-- START OF Data provided --

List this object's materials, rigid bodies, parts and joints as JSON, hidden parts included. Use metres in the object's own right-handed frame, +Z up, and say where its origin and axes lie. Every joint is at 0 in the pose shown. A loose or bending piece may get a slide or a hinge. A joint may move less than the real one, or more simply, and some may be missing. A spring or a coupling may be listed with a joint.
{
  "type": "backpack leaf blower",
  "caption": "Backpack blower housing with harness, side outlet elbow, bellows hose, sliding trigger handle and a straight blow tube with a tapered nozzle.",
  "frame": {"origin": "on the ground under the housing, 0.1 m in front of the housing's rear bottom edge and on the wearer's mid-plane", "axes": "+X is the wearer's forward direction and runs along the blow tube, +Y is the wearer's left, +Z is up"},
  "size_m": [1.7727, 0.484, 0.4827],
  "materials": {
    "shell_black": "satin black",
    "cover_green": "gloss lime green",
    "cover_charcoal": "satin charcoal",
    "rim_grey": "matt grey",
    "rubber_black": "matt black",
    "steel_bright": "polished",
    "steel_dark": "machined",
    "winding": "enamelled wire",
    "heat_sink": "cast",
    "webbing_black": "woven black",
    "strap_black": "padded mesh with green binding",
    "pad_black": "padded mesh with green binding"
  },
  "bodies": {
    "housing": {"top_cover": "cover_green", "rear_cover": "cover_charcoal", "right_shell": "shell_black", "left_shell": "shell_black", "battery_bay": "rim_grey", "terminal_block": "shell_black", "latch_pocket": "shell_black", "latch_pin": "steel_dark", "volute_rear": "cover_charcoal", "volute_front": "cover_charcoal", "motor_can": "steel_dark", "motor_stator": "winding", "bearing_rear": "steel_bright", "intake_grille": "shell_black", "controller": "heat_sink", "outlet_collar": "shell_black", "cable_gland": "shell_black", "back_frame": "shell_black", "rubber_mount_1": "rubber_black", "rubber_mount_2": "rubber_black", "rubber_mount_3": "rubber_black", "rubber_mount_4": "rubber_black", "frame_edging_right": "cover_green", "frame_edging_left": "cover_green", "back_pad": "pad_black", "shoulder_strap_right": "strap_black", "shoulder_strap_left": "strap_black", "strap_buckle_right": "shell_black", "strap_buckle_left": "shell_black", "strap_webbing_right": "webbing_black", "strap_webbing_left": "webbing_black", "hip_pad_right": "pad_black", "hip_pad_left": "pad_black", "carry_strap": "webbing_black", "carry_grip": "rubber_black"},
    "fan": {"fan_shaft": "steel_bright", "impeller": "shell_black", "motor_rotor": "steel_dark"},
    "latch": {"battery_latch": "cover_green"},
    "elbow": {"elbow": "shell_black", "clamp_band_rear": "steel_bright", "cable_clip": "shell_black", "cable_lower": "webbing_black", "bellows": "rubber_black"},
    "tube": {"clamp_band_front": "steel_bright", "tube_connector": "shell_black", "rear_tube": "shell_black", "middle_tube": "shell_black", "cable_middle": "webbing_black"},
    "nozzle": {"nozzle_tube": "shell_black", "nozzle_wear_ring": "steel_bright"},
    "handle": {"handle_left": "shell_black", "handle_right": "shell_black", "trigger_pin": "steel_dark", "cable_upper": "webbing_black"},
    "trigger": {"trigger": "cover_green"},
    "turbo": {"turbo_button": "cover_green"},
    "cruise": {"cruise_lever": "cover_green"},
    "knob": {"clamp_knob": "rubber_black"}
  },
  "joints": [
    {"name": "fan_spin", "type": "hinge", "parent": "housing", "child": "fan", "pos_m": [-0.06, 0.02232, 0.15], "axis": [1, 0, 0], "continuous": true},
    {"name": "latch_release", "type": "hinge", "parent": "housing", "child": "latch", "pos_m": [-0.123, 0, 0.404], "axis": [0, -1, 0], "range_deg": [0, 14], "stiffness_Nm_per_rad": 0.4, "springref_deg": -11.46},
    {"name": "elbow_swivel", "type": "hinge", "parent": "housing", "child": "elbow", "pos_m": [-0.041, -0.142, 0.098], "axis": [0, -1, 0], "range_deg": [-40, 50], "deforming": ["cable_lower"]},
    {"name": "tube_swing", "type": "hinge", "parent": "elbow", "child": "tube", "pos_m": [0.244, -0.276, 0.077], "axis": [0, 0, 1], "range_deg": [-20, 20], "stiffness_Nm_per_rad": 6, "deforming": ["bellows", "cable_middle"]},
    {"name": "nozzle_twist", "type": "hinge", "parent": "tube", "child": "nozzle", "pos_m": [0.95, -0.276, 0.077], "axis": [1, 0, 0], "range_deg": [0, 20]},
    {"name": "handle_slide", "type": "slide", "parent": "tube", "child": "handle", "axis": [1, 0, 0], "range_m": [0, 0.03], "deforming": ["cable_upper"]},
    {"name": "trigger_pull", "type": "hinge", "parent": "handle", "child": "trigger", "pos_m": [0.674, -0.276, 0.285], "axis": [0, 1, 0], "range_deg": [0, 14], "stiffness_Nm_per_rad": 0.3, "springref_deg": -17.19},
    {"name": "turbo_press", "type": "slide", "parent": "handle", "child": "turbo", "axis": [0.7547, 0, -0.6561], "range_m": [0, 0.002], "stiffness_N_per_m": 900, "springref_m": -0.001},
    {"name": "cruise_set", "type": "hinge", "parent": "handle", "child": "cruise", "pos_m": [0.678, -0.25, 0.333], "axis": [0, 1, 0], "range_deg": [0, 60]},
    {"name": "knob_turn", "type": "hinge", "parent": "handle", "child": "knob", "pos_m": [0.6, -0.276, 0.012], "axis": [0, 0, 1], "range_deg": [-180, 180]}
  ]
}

-- END OF Data provided --

Write the listing out again, exactly as shown above.

Solution:
List this object's materials, rigid bodies, parts and joints as JSON, hidden parts included. Use metres in the object's own right-handed frame, +Z up, and say where its origin and axes lie. Every joint is at 0 in the pose shown. A loose or bending piece may get a slide or a hinge. A joint may move less than the real one, or more simply, and some may be missing. A spring or a coupling may be listed with a joint.
{
  "type": "backpack leaf blower",
  "caption": "Backpack blower housing with harness, side outlet elbow, bellows hose, sliding trigger handle and a straight blow tube with a tapered nozzle.",
  "frame": {"origin": "on the ground under the housing, 0.1 m in front of the housing's rear bottom edge and on the wearer's mid-plane", "axes": "+X is the wearer's forward direction and runs along the blow tube, +Y is the wearer's left, +Z is up"},
  "size_m": [1.7727, 0.484, 0.4827],
  "materials": {
    "shell_black": "satin black",
    "cover_green": "gloss lime green",
    "cover_charcoal": "satin charcoal",
    "rim_grey": "matt grey",
    "rubber_black": "matt black",
    "steel_bright": "polished",
    "steel_dark": "machined",
    "winding": "enamelled wire",
    "heat_sink": "cast",
    "webbing_black": "woven black",
    "strap_black": "padded mesh with green binding",
    "pad_black": "padded mesh with green binding"
  },
  "bodies": {
    "housing": {"top_cover": "cover_green", "rear_cover": "cover_charcoal", "right_shell": "shell_black", "left_shell": "shell_black", "battery_bay": "rim_grey", "terminal_block": "shell_black", "latch_pocket": "shell_black", "latch_pin": "steel_dark", "volute_rear": "cover_charcoal", "volute_front": "cover_charcoal", "motor_can": "steel_dark", "motor_stator": "winding", "bearing_rear": "steel_bright", "intake_grille": "shell_black", "controller": "heat_sink", "outlet_collar": "shell_black", "cable_gland": "shell_black", "back_frame": "shell_black", "rubber_mount_1": "rubber_black", "rubber_mount_2": "rubber_black", "rubber_mount_3": "rubber_black", "rubber_mount_4": "rubber_black", "frame_edging_right": "cover_green", "frame_edging_left": "cover_green", "back_pad": "pad_black", "shoulder_strap_right": "strap_black", "shoulder_strap_left": "strap_black", "strap_buckle_right": "shell_black", "strap_buckle_left": "shell_black", "strap_webbing_right": "webbing_black", "strap_webbing_left": "webbing_black", "hip_pad_right": "pad_black", "hip_pad_left": "pad_black", "carry_strap": "webbing_black", "carry_grip": "rubber_black"},
    "fan": {"fan_shaft": "steel_bright", "impeller": "shell_black", "motor_rotor": "steel_dark"},
    "latch": {"battery_latch": "cover_green"},
    "elbow": {"elbow": "shell_black", "clamp_band_rear": "steel_bright", "cable_clip": "shell_black", "cable_lower": "webbing_black", "bellows": "rubber_black"},
    "tube": {"clamp_band_front": "steel_bright", "tube_connector": "shell_black", "rear_tube": "shell_black", "middle_tube": "shell_black", "cable_middle": "webbing_black"},
    "nozzle": {"nozzle_tube": "shell_black", "nozzle_wear_ring": "steel_bright"},
    "handle": {"handle_left": "shell_black", "handle_right": "shell_black", "trigger_pin": "steel_dark", "cable_upper": "webbing_black"},
    "trigger": {"trigger": "cover_green"},
    "turbo": {"turbo_button": "cover_green"},
    "cruise": {"cruise_lever": "cover_green"},
    "knob": {"clamp_knob": "rubber_black"}
  },
  "joints": [
    {"name": "fan_spin", "type": "hinge", "parent": "housing", "child": "fan", "pos_m": [-0.06, 0.02232, 0.15], "axis": [1, 0, 0], "continuous": true},
    {"name": "latch_release", "type": "hinge", "parent": "housing", "child": "latch", "pos_m": [-0.123, 0, 0.404], "axis": [0, -1, 0], "range_deg": [0, 14], "stiffness_Nm_per_rad": 0.4, "springref_deg": -11.46},
    {"name": "elbow_swivel", "type": "hinge", "parent": "housing", "child": "elbow", "pos_m": [-0.041, -0.142, 0.098], "axis": [0, -1, 0], "range_deg": [-40, 50], "deforming": ["cable_lower"]},
    {"name": "tube_swing", "type": "hinge", "parent": "elbow", "child": "tube", "pos_m": [0.244, -0.276, 0.077], "axis": [0, 0, 1], "range_deg": [-20, 20], "stiffness_Nm_per_rad": 6, "deforming": ["bellows", "cable_middle"]},
    {"name": "nozzle_twist", "type": "hinge", "parent": "tube", "child": "nozzle", "pos_m": [0.95, -0.276, 0.077], "axis": [1, 0, 0], "range_deg": [0, 20]},
    {"name": "handle_slide", "type": "slide", "parent": "tube", "child": "handle", "axis": [1, 0, 0], "range_m": [0, 0.03], "deforming": ["cable_upper"]},
    {"name": "trigger_pull", "type": "hinge", "parent": "handle", "child": "trigger", "pos_m": [0.674, -0.276, 0.285], "axis": [0, 1, 0], "range_deg": [0, 14], "stiffness_Nm_per_rad": 0.3, "springref_deg": -17.19},
    {"name": "turbo_press", "type": "slide", "parent": "handle", "child": "turbo", "axis": [0.7547, 0, -0.6561], "range_m": [0, 0.002], "stiffness_N_per_m": 900, "springref_m": -0.001},
    {"name": "cruise_set", "type": "hinge", "parent": "handle", "child": "cruise", "pos_m": [0.678, -0.25, 0.333], "axis": [0, 1, 0], "range_deg": [0, 60]},
    {"name": "knob_turn", "type": "hinge", "parent": "handle", "child": "knob", "pos_m": [0.6, -0.276, 0.012], "axis": [0, 0, 1], "range_deg": [-180, 180]}
  ]
}